My colleague and I are working on a Monte Carlo project together, in C++. She uses Visual Studio, I use Xcode, we shared the code through git. We are computing American option prices thanks to a given method requiring random number generation. We realized we were getting wrong results for a certain parameter K (the higher the parameter, the more wrong the answer), and my colleague found that changing the random source for Mersenne Twister to rand() (though poor generator) made the results good for the whole range of K.

But when I changed the source on my version of the code, it did nothing.

More puzzling for me, I created a new Xcode project, copied inside it her whole source and it still gives me wrong results (while she gets good ones). So it can't stem from the code itself. I cleaned the project, relaunched Xcode, even restarted my computer (...), but nothing changes : our projects behaves consistently but differently, with the same code behind. (EDIT: by differently but consistently, I don't mean that we don't have the same sequence of numbers. I mean that her Monte Carlo estimator converges toward 4. and mine towards 3.)

Do you have any idea of what the cause of this dual behavior could be ?

Here is the random generation code :

double loiuniforme() //uniform law
{
    return (double)((float)rand() / (float)RAND_MAX);
}


vector<double> loinormale() //normal law
{
    vector<double> loinormales(2, 0.);

    double u1 = loiuniforme();
    double v1 = loiuniforme();

    loinormales[0] = sqrt(-2 * log(u1))*cos(2 * M_PI*v1);
    loinormales[1] = sqrt(-2 * log(u1))*sin(2 * M_PI*v1);

    return(loinormales);

}

EDIT : the MT RNG used before was :

double loiuniforme()
{
    mt19937::result_type seed = clock();
    auto real_rand = std::bind(std::uniform_real_distribution<double>(0,1), mt19937(seed));
    return real_rand();
}

The C++ standard does not specify what algorithm is used by rand() . Whoever wrote the compiler is free to use whatever implementation they want, and there is no guarantee that it will behave the same on two different compilers, on two different architectures or even two different versions of the same compiler.

You should only create one generator and use that for every number.

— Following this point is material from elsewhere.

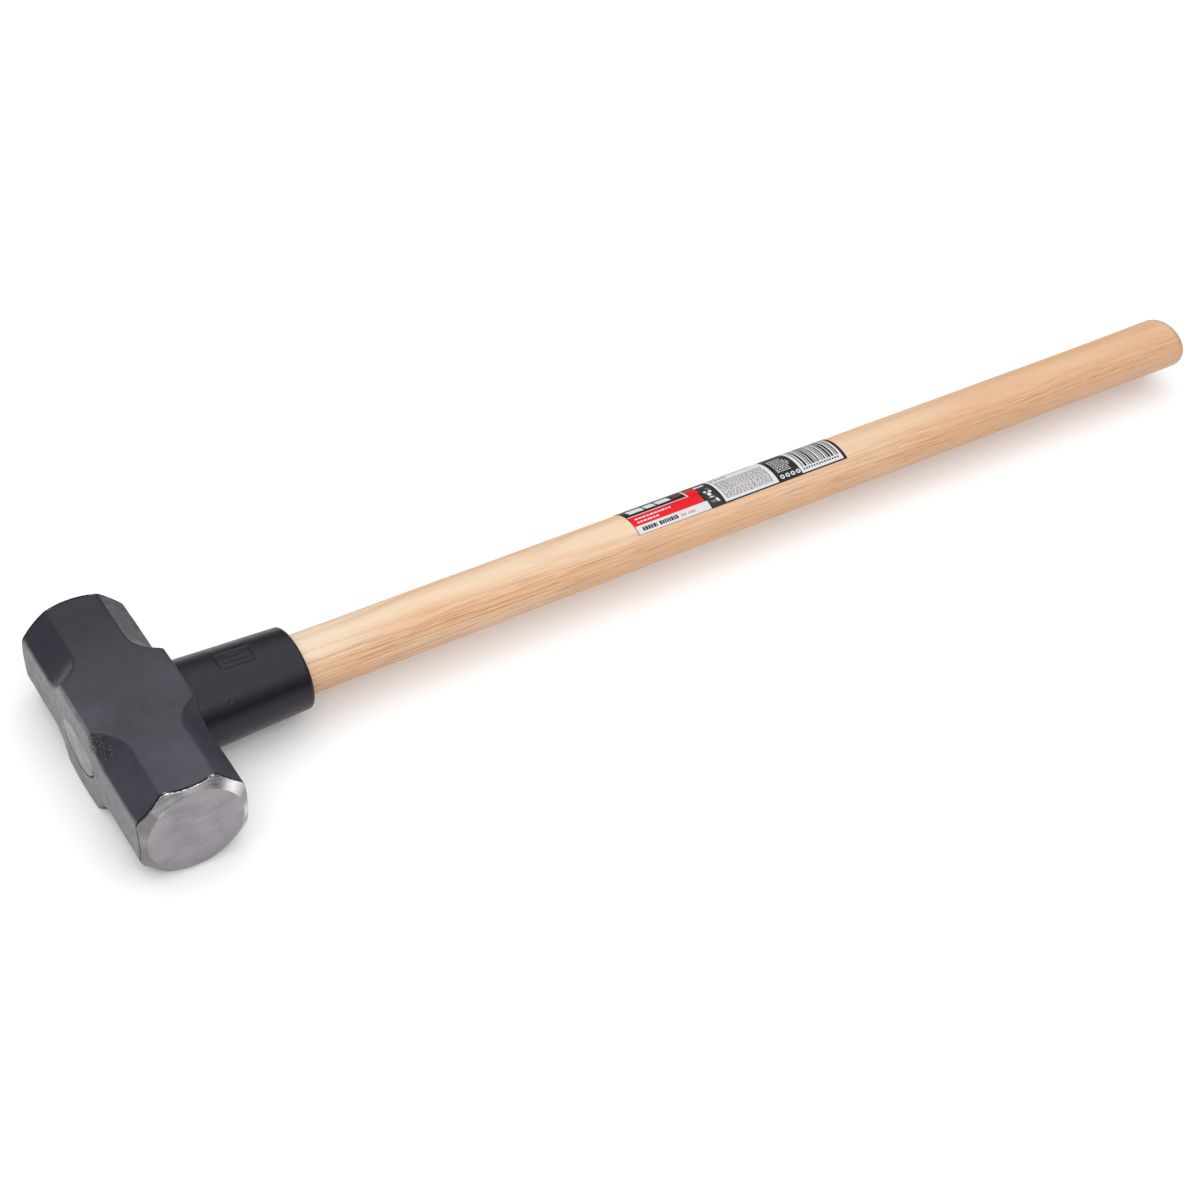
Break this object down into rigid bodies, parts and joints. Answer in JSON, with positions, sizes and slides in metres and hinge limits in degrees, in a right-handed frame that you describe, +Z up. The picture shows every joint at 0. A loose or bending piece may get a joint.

mt19937::result_type seed = clock();

and

mt19937(seed)

create a new generator, with a new seed, every time you call the function.
This causes the randomness to get all twisted.

You can use static variables in the function, since these are initialised on the first call:

double loiuniforme() 
{ 
    static std::mt19937 generator(clock()); 
    static std::uniform_real_distribution<double> distribution(0, 1); 
    return distribution(generator); 
}

(When you're comparing results with your colleague, use the same hardcoded seed to verify that you are getting the same results.)

You need to seed the rand function with the same number on both computers. And even then I'm not sure that the underlying code across computers and operating systems will return the same value.

More importantly, if you want identical results, don't use a random function.